Для более проницательного наблюдателя, чем Штибель, именно этот приподнятый тон Фирмиана явился бы признаком восстановления сил и выздоровления: любоваться блеском секиры смерти способен лишь посторонний зритель, а не жертва, повергнутая ею, — погребальный колокол подобен прочим колоколам, призывный гул и звон которых слышен только издали, но не доходит до того, кто сам стоит под гудящим куполом.

Так как в час смерти каждая душа становится откровеннее и прозрачнее, подобно сибирскому наливному яблоку, в котором, когда оно созревает, зерна и сладкая мякоть плода покрыты лишь прозрачной, как стекло, оболочкой, то Фирмиан, в тот час дифирамбического упоения, находясь столь близко от сверкающего лезвия косы смерти, был бы способен пожертвовать всеми мистериями и цветами своего будущего, то есть раскрыть их, если бы это не значило нарушить свое слово и вместе с тем обрушить горе на любимого друга; но теперь Фирмиану не оставалось ничего, кроме терпеливо страдающего сердца, немых уст и плачущих глаз.

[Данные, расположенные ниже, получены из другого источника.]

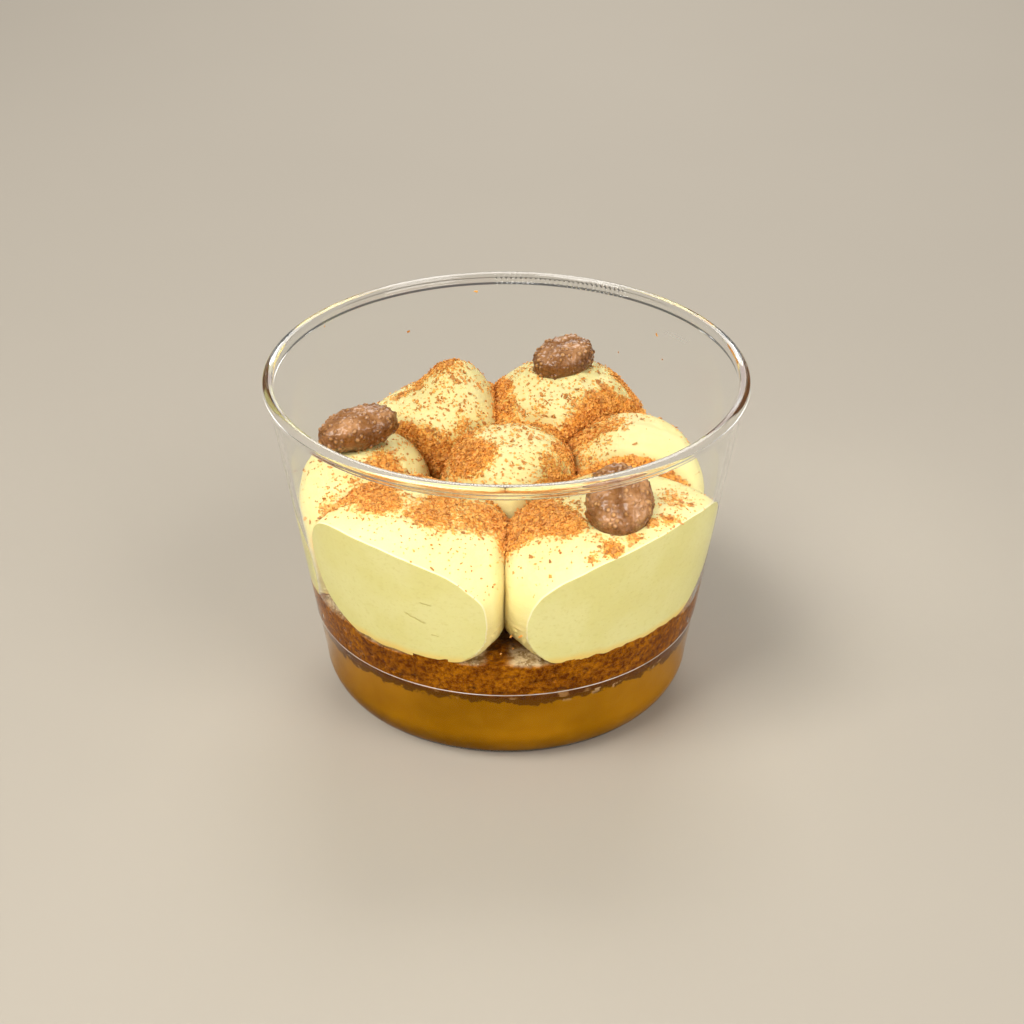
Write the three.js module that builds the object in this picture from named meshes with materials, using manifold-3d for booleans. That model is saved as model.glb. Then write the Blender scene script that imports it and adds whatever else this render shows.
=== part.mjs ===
// A tiramisu in a clear, tapered plastic dessert cup: a coffee caramel layer, a soaked sponge
// layer, seven piped dollops of cream dusted with chocolate flakes, and three chocolate beans.
// Millimetres, +Z up. The origin is the centre of the cup's underside.
import * as THREE from 'three';
import { mergeVertices } from 'three/addons/utils/BufferGeometryUtils.js';
import Module from 'manifold-3d';

const wasm = await Module();
wasm.setup();

// Cup
const CUP_HEIGHT = 68.7;
const RIM_RADIUS = 47.5;
const RIM_HEIGHT = 2.9;
const WALL_THICKNESS = 1.1;
const LINE_HEIGHT = 18.5;
const LINE_RADIUS = 38.9;
const LINE_STEP = 0.15;
// How much the radius grows with the height, above the line and below it
const WALL_SLOPE = 0.161;
const FOOT_SLOPE = 0.177;
const BASE_FILLET = 8.1;
const CUP_SEGMENTS = 64;
const FILLET_STEPS = 4;
// The rim's outline: [how far inside the rim's radius, how far above the rim's foot]
const RIM_OUTLINE = [
  [0.8, 0.15],
  [0.4, 0.5],
  [0.4, 1.2],
  [0, 1.5],
  [0.1, 2.3],
  [1.1, RIM_HEIGHT],
  [2.4, 2.6],
];

// Contents, and the clearance they keep to the wall and to each other
const CLEARANCE = 0.3;
const CARAMEL_TOP = 16.6;
const SPONGE_TOP = 25.4;
const CREAM_BASE = 25.7;
const LAYER_SEGMENTS = 52;
const LAYER_WAVE = 0.5;
const CRUMB_RELIEF = 0.5;
const CRUMB_SPACING = 10.5;
// Where the flat rings of the layers' faces lie, as shares of the layer's radius
const LAYER_RINGS = [0.8, 0.45];
const SPONGE_RINGS = [0.92, 0.78, 0.55, 0.28];

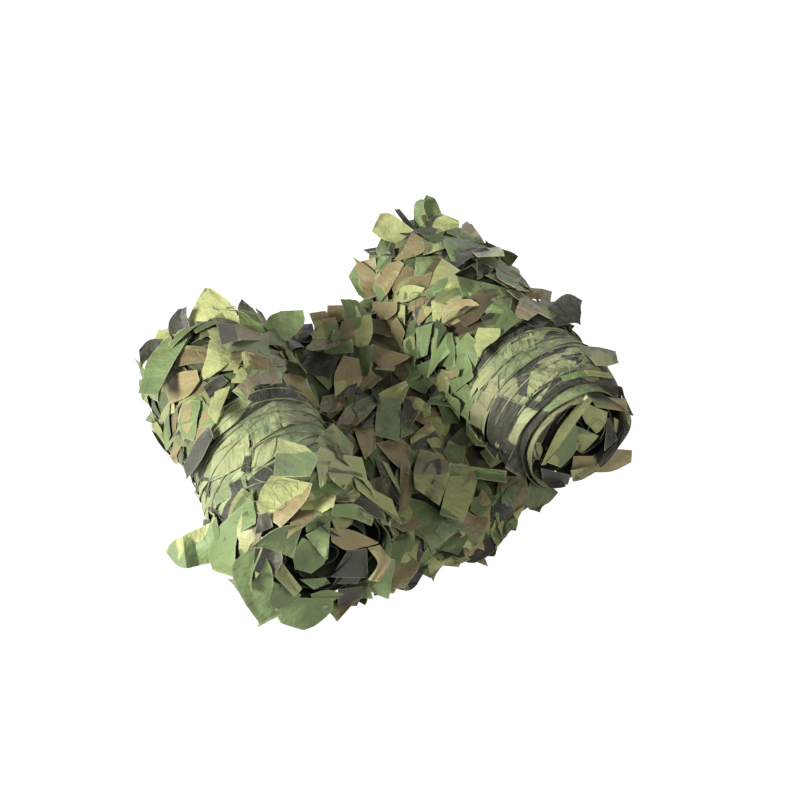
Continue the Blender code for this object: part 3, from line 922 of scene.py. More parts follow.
# %% A leaf's print
SHADES = {
    "mixed": (0.0, 0.0, 0.0),
    "lime": (-0.4, -0.4, -0.4),
    "lime_green": (0.0, -0.4, -0.4),
    "green_lime": (0.06, -0.4, -0.4),
    "green": (0.4, -0.4, -0.4),
    "green_dark": (0.3, -0.4, 0.12),
    "green_brown": (0.15, 0.08, -0.4),
    "khaki": (-0.2, 0.09, -0.4),
    "tan": (-0.1, 0.25, -0.4),
    "brown": (0.0, 0.4, -0.4),
    "tan_dark": (-0.1, 0.14, 0.14),
    "brown_dark": (0.0, 0.3, 0.2),
    "dark": (0.1, 0.0, 0.6),
}
CLOTH_SPAN = 30.0  # metres of printed cloth that the leaves are cut from

chance = random.Random(7)


def print_at_random(flat):
    """Cuts a leaf from another part of the printed cloth, at another angle."""
    turn = chance.uniform(0.0, math.tau)
    left, low = chance.uniform(0.0, CLOTH_SPAN), chance.uniform(0.0, CLOTH_SPAN)
    cosine, sine = math.cos(turn), math.sin(turn)
    cut_out = []
    for row in flat:
        cut_out.append([(left + x * cosine - y * sine, low + x * sine + y * cosine) for x, y in row])
    return cut_out


def shaded(shade, tone_and_shade):
    """Each point's lean towards the inks. A shade such as lime>green changes from root to tip, and
    lime|green from side to side, so that a printed patch's edge crosses the leaf."""
    names = shade.replace("|", ">").split(">")
    first, last = Vector(SHADES[names[0]]), Vector(SHADES[names[-1]])
    sideways = "|" in shade
    leans = []
    for i in range(LEAF_ROWS + 1):
        for j in range(LEAF_COLUMNS + 1):
            share = j / LEAF_COLUMNS if sideways else i / LEAF_ROWS
            leans.append((*first.lerp(last, share), tone_and_shade))
    return leans


# %% Laying a leaf
REACH_LOW = Vector((-0.411, -0.392, 0.0))
REACH_TOP = 0.265


def in_reach(point):
    """Slides a point that sticks out too far straight away from the camera, where it looks the same and lies
    lower."""
    past = ((REACH_LOW.x - point.x) / -view_back.x, (REACH_LOW.y - point.y) / -view_back.y)
    return point - view_back * max(*past, (point.z - REACH_TOP) / view_back.z, 0.0)


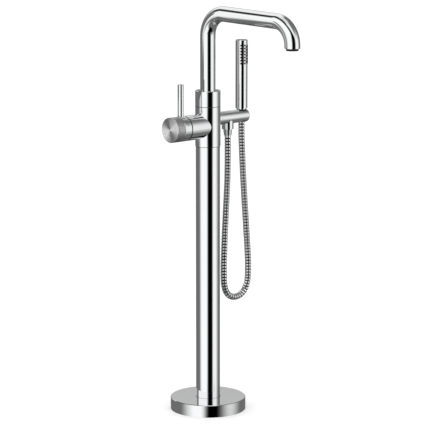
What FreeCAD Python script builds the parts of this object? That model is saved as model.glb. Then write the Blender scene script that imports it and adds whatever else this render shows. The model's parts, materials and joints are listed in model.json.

Ах, разве каждое из этих притворных прощаний не было действительным, и когда он дрожащими руками привлек к своему сердцу верного Генриха и советника, разве это сердце не сжималось от печального сознания, что оно вскоре навеки лишится их обоих, советника — завтра, а Генриха — через неделю! Поэтому следующая речь содержала лишь истину, но только истину печальную: «Ах, мы вскоре будем разлучены — о, человеческие объятия — это слабые узы, и они так скоро рвутся! — Пусть вам живется лучше и счастливее, чем когда-либо заслужил я сам: пусть хаотическое нагромождение камней, составляющее дни вашей жизни, никогда не будет лавиной, катящейся вам под ноги или обрушивающейся на голову, и пусть окружающие вас скалы и утесы весна украсит зеленью и ягодами! — Спокойной ночи навек, возлюбленный советник, — а ты, мой Генрих»… Его он привлек к своим устам и молча целовал, думая о близости действительного расставания.